Problem statement: Retype everything from the line that contains "const clipGeometry = contactClip();" down to the line that contains "if empty is", inclusive, without altering or adding anything.

(Scripts that build objects)

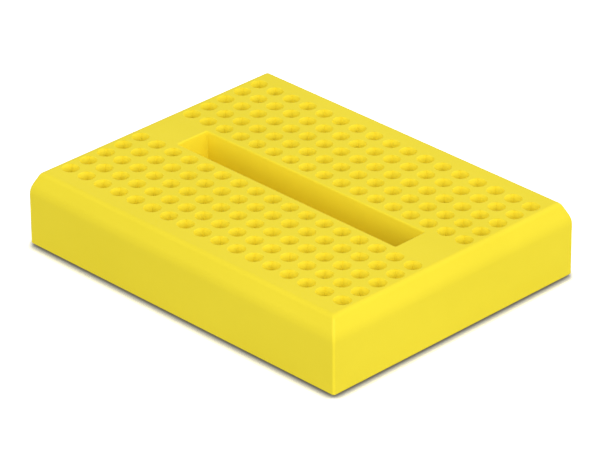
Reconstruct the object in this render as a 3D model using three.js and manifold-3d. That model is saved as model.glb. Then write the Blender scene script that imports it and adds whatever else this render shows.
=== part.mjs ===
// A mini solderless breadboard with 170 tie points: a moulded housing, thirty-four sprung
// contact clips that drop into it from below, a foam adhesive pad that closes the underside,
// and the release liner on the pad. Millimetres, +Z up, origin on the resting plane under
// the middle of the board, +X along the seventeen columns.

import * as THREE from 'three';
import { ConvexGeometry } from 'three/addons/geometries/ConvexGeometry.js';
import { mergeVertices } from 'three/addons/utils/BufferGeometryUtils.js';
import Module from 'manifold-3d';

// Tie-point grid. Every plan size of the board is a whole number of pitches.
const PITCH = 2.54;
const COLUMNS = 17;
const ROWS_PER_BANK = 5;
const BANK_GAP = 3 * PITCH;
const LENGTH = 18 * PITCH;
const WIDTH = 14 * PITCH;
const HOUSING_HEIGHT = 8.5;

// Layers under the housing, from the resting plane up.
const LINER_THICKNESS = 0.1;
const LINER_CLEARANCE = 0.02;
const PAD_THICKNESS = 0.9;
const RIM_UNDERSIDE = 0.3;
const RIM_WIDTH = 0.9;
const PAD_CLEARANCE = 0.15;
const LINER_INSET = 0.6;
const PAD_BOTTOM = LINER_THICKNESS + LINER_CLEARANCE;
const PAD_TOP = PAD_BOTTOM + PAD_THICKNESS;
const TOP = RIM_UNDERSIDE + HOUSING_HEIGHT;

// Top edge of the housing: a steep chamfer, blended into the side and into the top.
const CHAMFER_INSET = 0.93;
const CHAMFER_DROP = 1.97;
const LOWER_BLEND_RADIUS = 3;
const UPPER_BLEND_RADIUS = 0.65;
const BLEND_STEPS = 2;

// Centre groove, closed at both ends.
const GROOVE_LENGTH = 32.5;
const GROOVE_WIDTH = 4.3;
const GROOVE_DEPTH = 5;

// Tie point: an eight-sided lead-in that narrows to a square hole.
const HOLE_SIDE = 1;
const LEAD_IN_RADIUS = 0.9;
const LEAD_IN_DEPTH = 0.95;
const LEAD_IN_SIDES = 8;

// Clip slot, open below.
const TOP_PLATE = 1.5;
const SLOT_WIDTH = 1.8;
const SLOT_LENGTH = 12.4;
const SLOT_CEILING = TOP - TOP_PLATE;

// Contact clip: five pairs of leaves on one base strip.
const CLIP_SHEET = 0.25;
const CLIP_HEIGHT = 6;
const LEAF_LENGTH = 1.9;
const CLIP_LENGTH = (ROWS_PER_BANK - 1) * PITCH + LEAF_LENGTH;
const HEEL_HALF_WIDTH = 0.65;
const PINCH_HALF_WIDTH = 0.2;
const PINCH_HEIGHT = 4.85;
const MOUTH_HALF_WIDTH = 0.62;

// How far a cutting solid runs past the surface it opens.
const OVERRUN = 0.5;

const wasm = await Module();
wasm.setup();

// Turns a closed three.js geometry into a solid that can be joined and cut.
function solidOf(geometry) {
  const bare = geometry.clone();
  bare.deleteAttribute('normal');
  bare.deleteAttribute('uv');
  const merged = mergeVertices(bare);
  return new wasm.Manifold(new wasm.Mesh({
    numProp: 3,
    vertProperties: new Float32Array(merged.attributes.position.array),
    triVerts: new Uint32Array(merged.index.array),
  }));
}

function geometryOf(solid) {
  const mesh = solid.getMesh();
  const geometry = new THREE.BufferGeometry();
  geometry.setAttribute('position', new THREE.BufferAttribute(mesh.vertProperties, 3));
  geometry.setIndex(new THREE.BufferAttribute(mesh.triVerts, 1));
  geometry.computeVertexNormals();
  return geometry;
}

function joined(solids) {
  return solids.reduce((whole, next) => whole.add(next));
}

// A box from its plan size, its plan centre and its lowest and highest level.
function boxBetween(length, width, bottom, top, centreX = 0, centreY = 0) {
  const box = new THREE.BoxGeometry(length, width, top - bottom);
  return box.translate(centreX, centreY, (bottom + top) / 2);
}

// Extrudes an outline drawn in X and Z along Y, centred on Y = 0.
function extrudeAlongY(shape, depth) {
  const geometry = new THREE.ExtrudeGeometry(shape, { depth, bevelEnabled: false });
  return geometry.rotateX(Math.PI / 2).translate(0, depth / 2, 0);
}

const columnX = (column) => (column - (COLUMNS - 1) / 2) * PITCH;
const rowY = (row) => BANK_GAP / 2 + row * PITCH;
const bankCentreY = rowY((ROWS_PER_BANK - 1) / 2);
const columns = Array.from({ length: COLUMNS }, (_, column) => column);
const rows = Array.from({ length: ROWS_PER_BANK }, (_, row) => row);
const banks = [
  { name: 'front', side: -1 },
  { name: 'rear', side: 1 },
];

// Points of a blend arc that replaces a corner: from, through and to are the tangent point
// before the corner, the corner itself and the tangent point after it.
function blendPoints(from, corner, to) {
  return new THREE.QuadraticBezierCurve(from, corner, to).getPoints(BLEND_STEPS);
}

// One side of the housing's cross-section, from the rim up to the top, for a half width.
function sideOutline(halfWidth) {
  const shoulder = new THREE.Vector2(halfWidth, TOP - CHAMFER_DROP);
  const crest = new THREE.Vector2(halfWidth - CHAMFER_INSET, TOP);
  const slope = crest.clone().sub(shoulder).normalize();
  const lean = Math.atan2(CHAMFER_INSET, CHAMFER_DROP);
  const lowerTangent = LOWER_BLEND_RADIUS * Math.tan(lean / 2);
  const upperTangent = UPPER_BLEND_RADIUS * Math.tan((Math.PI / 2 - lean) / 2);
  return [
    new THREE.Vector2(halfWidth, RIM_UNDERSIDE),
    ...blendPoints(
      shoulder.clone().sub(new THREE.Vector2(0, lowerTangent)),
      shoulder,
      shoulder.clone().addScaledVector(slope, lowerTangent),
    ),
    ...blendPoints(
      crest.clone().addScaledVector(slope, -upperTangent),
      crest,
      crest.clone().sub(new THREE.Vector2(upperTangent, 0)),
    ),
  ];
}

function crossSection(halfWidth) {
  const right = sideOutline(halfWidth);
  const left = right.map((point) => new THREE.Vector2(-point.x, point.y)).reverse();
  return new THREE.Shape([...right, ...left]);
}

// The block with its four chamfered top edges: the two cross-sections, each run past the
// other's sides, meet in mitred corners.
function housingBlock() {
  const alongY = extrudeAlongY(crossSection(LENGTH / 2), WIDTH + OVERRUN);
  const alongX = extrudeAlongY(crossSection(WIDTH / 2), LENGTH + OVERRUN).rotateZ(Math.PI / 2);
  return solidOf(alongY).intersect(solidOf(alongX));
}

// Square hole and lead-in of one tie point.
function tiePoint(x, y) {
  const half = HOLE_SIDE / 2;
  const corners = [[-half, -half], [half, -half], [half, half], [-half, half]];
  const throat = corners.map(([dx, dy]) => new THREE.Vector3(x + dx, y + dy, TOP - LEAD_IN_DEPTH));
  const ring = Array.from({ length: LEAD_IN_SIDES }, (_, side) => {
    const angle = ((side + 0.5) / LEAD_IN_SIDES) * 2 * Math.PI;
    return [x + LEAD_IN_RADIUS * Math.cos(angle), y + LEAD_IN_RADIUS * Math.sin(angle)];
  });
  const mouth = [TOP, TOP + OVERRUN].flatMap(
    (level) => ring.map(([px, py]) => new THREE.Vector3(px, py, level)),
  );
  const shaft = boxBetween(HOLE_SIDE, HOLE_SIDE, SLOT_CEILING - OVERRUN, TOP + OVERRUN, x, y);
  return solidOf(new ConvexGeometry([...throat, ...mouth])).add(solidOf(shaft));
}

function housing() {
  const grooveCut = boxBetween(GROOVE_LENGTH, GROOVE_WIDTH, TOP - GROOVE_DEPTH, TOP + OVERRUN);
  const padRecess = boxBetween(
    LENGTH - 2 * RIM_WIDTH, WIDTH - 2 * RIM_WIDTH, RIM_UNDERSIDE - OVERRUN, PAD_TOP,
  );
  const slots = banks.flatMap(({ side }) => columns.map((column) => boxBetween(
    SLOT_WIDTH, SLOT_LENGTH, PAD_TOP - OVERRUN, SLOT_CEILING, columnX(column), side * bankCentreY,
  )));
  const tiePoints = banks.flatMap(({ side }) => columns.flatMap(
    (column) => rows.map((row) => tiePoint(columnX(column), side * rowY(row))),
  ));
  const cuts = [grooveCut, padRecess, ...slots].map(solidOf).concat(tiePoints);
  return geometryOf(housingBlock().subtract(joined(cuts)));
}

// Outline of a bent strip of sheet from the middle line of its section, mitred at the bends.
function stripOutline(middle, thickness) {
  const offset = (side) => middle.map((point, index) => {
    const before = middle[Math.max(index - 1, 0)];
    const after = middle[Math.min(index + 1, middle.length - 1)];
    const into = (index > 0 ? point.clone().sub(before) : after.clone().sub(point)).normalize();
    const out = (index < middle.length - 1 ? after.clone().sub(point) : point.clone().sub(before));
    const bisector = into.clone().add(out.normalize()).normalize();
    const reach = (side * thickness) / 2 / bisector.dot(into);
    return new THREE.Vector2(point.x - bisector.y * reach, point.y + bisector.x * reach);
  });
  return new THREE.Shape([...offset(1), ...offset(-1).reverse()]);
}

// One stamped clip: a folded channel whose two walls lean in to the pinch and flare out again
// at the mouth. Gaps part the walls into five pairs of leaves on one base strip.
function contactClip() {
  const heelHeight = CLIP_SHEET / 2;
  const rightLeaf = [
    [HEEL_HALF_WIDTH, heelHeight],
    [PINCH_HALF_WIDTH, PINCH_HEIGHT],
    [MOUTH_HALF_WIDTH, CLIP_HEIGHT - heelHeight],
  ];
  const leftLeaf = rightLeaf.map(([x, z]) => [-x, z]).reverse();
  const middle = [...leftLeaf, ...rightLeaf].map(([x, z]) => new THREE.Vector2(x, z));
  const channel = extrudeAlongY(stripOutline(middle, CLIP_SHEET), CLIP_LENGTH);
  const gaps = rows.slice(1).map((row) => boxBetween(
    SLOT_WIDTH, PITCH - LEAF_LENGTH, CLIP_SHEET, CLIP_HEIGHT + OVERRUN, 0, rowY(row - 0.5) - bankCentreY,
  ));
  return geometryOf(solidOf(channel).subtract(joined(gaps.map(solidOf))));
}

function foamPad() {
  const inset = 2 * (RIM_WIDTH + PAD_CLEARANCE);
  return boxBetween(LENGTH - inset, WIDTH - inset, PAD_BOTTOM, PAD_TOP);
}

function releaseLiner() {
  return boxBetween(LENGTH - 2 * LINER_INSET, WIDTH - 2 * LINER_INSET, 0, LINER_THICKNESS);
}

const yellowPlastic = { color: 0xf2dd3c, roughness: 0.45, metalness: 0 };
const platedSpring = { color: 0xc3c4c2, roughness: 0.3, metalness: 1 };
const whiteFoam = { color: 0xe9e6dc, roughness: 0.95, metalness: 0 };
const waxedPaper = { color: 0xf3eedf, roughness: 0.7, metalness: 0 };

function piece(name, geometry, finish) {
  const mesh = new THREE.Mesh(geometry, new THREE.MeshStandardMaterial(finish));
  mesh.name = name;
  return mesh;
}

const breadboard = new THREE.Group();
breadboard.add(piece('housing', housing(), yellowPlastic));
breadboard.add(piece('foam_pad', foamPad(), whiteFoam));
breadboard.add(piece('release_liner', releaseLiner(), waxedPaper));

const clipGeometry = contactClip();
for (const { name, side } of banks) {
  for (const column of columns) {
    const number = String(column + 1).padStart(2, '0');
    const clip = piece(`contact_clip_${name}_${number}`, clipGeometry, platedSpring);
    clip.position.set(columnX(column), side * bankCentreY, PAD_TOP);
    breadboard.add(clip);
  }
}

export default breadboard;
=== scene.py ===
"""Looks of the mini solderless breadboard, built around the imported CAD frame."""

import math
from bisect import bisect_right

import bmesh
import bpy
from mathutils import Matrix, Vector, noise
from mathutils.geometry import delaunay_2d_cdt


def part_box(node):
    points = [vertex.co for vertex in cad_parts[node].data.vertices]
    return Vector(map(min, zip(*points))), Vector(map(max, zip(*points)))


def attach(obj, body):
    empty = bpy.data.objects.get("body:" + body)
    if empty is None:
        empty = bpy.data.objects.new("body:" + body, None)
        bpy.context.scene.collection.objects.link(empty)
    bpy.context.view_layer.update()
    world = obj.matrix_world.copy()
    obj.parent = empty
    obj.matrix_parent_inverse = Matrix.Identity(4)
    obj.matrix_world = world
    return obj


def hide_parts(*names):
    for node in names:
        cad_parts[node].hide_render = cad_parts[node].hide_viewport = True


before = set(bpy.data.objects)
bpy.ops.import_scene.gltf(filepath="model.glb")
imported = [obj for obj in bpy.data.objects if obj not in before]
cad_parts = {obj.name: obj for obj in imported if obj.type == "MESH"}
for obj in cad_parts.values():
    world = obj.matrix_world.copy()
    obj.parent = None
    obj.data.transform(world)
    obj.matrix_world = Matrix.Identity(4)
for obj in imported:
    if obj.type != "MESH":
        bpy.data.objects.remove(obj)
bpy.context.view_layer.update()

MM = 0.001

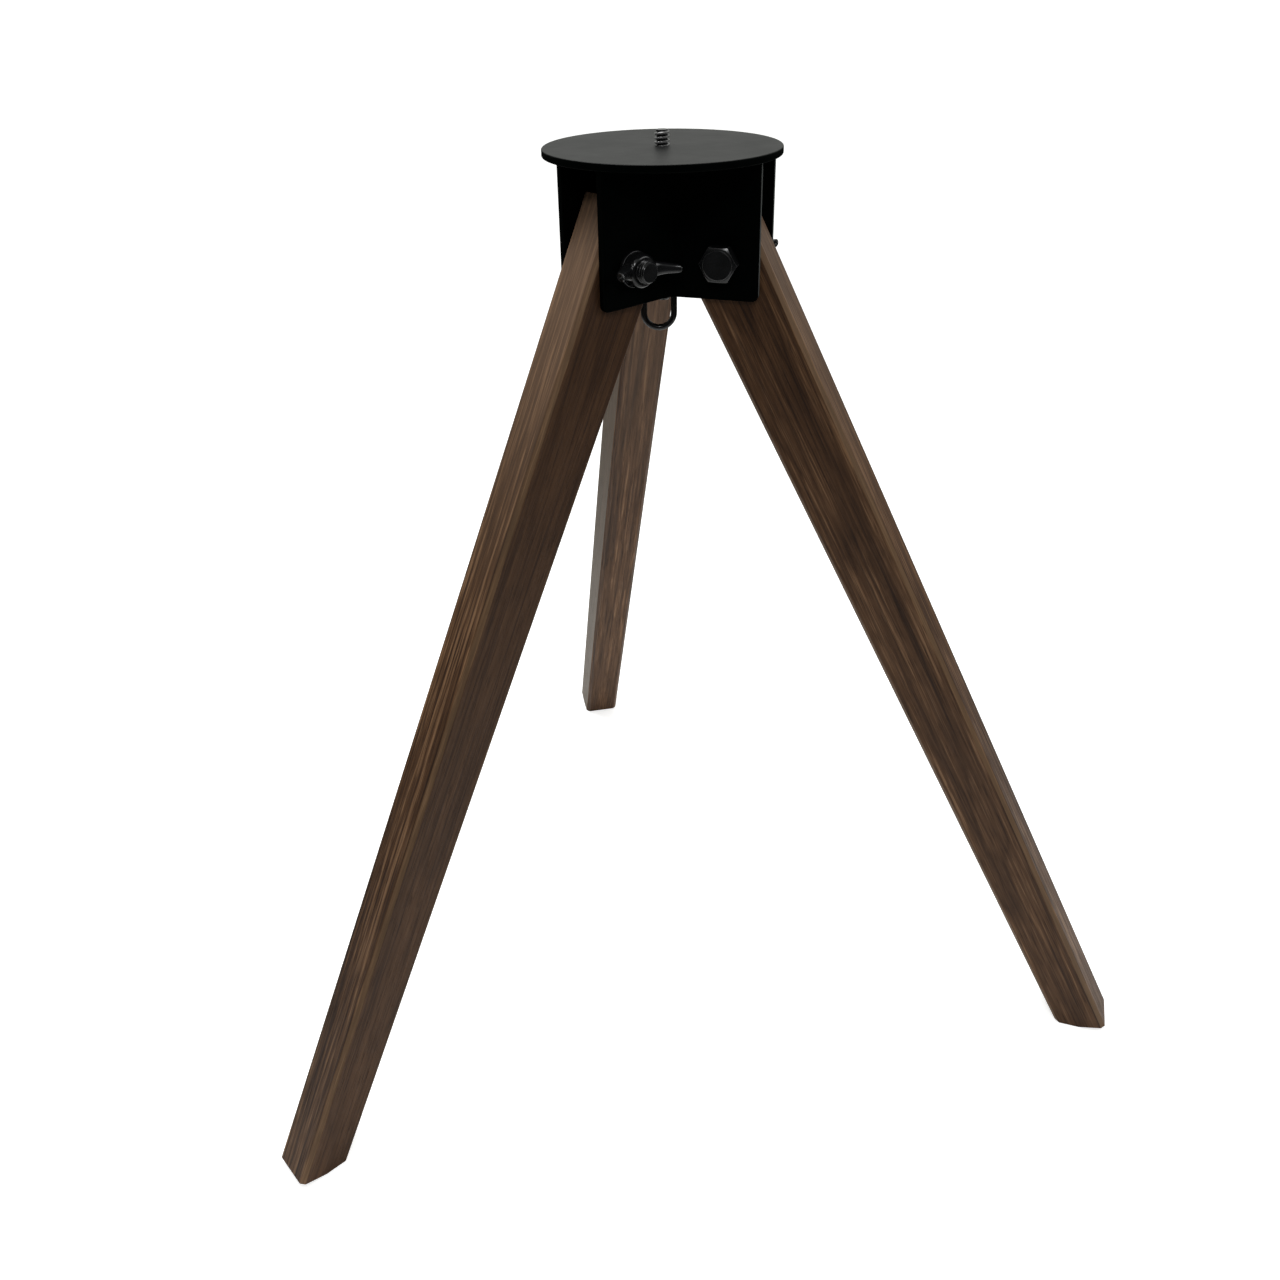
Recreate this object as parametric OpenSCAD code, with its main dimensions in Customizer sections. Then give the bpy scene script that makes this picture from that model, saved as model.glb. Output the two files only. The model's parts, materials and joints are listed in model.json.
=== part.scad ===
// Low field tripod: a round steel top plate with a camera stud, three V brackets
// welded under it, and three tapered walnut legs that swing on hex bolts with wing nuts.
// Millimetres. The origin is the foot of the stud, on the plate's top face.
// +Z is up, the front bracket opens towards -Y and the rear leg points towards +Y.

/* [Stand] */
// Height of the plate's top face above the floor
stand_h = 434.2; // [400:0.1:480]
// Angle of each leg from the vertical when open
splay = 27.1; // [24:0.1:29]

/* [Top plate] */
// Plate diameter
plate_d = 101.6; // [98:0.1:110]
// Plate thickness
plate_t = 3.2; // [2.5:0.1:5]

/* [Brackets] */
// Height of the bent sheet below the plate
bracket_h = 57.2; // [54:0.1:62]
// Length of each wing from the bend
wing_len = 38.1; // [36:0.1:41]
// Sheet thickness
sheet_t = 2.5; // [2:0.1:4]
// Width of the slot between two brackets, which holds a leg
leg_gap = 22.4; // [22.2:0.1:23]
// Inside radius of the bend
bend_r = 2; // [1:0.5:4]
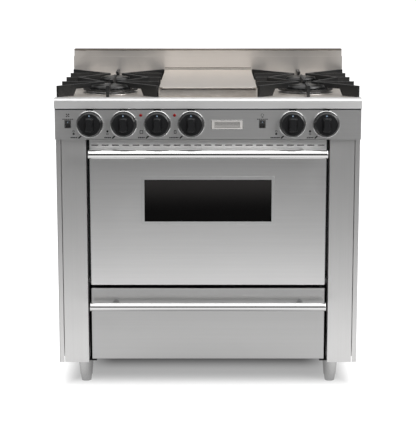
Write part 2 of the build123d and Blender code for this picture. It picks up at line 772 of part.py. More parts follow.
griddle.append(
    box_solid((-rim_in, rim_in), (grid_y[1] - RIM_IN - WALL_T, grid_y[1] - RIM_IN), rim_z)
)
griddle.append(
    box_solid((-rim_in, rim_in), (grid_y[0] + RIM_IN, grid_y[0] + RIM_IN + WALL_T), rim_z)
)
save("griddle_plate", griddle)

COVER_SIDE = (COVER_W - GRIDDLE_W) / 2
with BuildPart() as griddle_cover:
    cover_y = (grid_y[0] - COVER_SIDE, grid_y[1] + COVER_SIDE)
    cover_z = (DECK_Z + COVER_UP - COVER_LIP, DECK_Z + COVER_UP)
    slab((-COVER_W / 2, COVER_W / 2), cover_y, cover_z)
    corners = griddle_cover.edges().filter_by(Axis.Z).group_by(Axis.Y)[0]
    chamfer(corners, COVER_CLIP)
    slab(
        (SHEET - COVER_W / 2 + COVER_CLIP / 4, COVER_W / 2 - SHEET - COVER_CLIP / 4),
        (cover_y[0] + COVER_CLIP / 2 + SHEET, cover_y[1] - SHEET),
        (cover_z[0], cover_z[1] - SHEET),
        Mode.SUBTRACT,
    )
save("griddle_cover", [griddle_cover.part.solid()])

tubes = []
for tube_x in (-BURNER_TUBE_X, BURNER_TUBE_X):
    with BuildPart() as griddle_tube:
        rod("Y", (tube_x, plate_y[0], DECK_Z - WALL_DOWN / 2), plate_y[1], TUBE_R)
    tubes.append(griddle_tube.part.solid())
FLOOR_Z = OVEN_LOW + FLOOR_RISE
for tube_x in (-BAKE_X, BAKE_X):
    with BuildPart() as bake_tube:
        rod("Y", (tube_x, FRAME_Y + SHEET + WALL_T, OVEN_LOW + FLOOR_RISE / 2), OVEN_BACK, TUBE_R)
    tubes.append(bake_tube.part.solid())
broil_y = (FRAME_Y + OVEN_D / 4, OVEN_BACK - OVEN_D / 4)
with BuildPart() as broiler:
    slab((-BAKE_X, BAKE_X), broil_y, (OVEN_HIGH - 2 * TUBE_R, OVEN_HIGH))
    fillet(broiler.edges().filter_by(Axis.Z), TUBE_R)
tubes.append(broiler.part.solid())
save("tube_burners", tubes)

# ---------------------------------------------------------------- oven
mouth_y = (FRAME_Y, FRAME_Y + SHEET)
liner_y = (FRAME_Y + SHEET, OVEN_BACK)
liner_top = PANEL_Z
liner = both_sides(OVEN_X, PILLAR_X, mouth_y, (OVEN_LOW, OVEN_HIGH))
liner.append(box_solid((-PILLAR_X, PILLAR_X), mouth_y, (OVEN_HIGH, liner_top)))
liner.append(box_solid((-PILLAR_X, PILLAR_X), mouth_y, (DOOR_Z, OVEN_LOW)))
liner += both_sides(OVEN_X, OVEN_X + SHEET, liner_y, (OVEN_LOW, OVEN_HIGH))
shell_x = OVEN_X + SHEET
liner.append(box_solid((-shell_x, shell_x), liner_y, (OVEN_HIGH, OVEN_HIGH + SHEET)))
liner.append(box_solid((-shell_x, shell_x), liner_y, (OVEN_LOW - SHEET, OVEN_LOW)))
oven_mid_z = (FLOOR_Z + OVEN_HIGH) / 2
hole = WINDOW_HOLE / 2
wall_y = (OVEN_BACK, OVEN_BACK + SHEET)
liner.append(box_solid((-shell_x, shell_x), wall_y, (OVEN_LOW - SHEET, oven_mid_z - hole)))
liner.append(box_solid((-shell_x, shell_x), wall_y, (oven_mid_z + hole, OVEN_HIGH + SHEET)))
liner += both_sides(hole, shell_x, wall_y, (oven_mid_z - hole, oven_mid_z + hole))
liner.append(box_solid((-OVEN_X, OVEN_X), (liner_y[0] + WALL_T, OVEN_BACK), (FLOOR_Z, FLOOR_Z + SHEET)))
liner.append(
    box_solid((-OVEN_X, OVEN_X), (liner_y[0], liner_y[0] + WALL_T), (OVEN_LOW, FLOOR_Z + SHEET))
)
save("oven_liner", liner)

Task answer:
const clipGeometry = contactClip();
for (const { name, side } of banks) {
  for (const column of columns) {
    const number = String(column + 1).padStart(2, '0');
    const clip = piece(`contact_clip_${name}_${number}`, clipGeometry, platedSpring);
    clip.position.set(columnX(column), side * bankCentreY, PAD_TOP);
    breadboard.add(clip);
  }
}

export default breadboard;
=== scene.py ===
"""Looks of the mini solderless breadboard, built around the imported CAD frame."""

import math
from bisect import bisect_right

import bmesh
import bpy
from mathutils import Matrix, Vector, noise
from mathutils.geometry import delaunay_2d_cdt


def part_box(node):
    points = [vertex.co for vertex in cad_parts[node].data.vertices]
    return Vector(map(min, zip(*points))), Vector(map(max, zip(*points)))


def attach(obj, body):
    empty = bpy.data.objects.get("body:" + body)
    if empty is None:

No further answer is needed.